### Directive
Locate the line that contains "Turn this picture" in the entries below, then repeat it and every following line through the line that contains "fine_flare = 5.75; // [2:0.05:8]", exactly, and no others.

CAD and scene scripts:
<<<<
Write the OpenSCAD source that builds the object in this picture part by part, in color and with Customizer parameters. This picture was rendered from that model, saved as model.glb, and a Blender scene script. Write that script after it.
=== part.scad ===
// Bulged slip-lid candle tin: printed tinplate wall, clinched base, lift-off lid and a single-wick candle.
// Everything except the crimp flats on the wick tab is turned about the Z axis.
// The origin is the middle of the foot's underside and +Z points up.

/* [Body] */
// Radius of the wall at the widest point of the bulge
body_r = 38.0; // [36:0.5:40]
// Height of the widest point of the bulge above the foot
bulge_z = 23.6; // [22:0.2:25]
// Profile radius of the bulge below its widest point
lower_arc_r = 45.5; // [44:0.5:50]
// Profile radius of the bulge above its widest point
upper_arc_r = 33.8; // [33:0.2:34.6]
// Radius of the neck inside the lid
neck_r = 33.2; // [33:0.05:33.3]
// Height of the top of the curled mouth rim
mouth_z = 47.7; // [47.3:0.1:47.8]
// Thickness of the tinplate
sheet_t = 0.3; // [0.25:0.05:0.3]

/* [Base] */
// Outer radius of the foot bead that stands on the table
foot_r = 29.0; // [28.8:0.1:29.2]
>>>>
<<<<
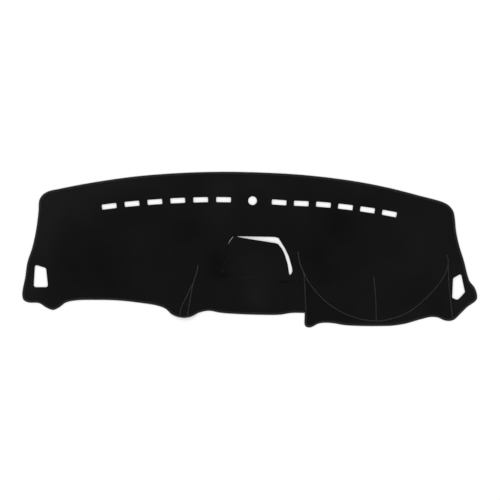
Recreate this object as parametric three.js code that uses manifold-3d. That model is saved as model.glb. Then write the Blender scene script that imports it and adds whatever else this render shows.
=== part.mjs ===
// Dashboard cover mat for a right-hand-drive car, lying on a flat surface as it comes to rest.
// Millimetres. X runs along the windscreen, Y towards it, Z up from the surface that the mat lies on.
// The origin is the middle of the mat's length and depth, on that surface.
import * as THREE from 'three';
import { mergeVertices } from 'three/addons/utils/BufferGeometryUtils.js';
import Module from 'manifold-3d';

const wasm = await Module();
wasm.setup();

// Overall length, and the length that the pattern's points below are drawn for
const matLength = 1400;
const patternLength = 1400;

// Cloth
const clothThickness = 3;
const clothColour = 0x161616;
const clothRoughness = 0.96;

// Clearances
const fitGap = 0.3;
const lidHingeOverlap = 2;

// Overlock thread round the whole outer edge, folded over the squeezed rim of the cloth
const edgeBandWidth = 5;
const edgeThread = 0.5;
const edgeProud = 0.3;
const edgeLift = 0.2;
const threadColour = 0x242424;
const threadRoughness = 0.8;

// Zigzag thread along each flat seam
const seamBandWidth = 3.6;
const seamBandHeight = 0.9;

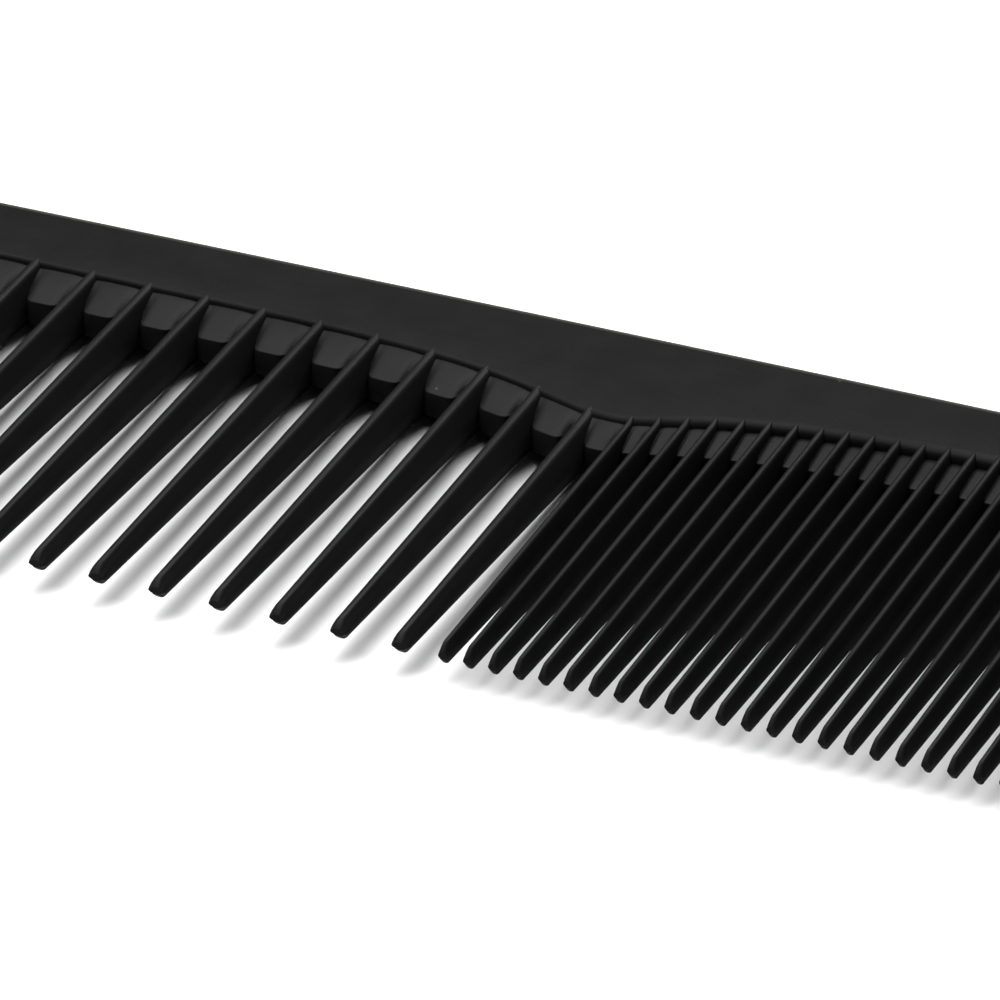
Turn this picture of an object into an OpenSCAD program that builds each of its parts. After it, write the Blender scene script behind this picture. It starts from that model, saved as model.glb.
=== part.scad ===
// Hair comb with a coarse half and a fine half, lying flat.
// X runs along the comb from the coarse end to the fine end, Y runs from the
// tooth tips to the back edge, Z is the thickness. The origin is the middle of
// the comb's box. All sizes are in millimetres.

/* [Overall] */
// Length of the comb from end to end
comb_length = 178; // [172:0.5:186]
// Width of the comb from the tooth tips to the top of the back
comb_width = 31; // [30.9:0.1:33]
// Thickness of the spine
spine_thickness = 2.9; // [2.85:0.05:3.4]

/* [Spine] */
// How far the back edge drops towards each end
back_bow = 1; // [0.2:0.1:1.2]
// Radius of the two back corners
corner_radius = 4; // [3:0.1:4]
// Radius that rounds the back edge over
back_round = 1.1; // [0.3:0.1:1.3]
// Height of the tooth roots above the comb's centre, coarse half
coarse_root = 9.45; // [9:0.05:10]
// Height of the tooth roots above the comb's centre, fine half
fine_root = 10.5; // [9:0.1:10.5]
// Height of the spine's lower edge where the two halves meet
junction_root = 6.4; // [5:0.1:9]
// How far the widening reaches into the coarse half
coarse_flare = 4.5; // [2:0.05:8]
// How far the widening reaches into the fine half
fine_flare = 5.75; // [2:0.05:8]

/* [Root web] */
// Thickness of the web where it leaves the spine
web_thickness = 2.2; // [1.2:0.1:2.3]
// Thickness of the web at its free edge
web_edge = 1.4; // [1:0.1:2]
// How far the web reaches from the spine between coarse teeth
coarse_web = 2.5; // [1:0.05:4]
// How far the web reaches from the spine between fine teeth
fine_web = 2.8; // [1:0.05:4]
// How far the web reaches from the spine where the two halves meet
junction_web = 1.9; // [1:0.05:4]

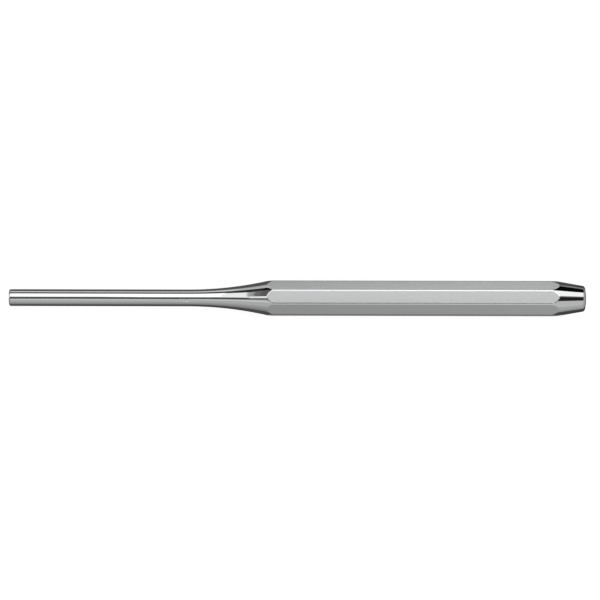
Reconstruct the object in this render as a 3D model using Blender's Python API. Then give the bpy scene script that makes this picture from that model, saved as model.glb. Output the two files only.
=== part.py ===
>>>>
### Right answer
Turn this picture of an object into an OpenSCAD program that builds each of its parts. After it, write the Blender scene script behind this picture. It starts from that model, saved as model.glb.
=== part.scad ===
// Hair comb with a coarse half and a fine half, lying flat.
// X runs along the comb from the coarse end to the fine end, Y runs from the
// tooth tips to the back edge, Z is the thickness. The origin is the middle of
// the comb's box. All sizes are in millimetres.

/* [Overall] */
// Length of the comb from end to end
comb_length = 178; // [172:0.5:186]
// Width of the comb from the tooth tips to the top of the back
comb_width = 31; // [30.9:0.1:33]
// Thickness of the spine
spine_thickness = 2.9; // [2.85:0.05:3.4]

/* [Spine] */
// How far the back edge drops towards each end
back_bow = 1; // [0.2:0.1:1.2]
// Radius of the two back corners
corner_radius = 4; // [3:0.1:4]
// Radius that rounds the back edge over
back_round = 1.1; // [0.3:0.1:1.3]
// Height of the tooth roots above the comb's centre, coarse half
coarse_root = 9.45; // [9:0.05:10]
// Height of the tooth roots above the comb's centre, fine half
fine_root = 10.5; // [9:0.1:10.5]
// Height of the spine's lower edge where the two halves meet
junction_root = 6.4; // [5:0.1:9]
// How far the widening reaches into the coarse half
coarse_flare = 4.5; // [2:0.05:8]
// How far the widening reaches into the fine half
fine_flare = 5.75; // [2:0.05:8]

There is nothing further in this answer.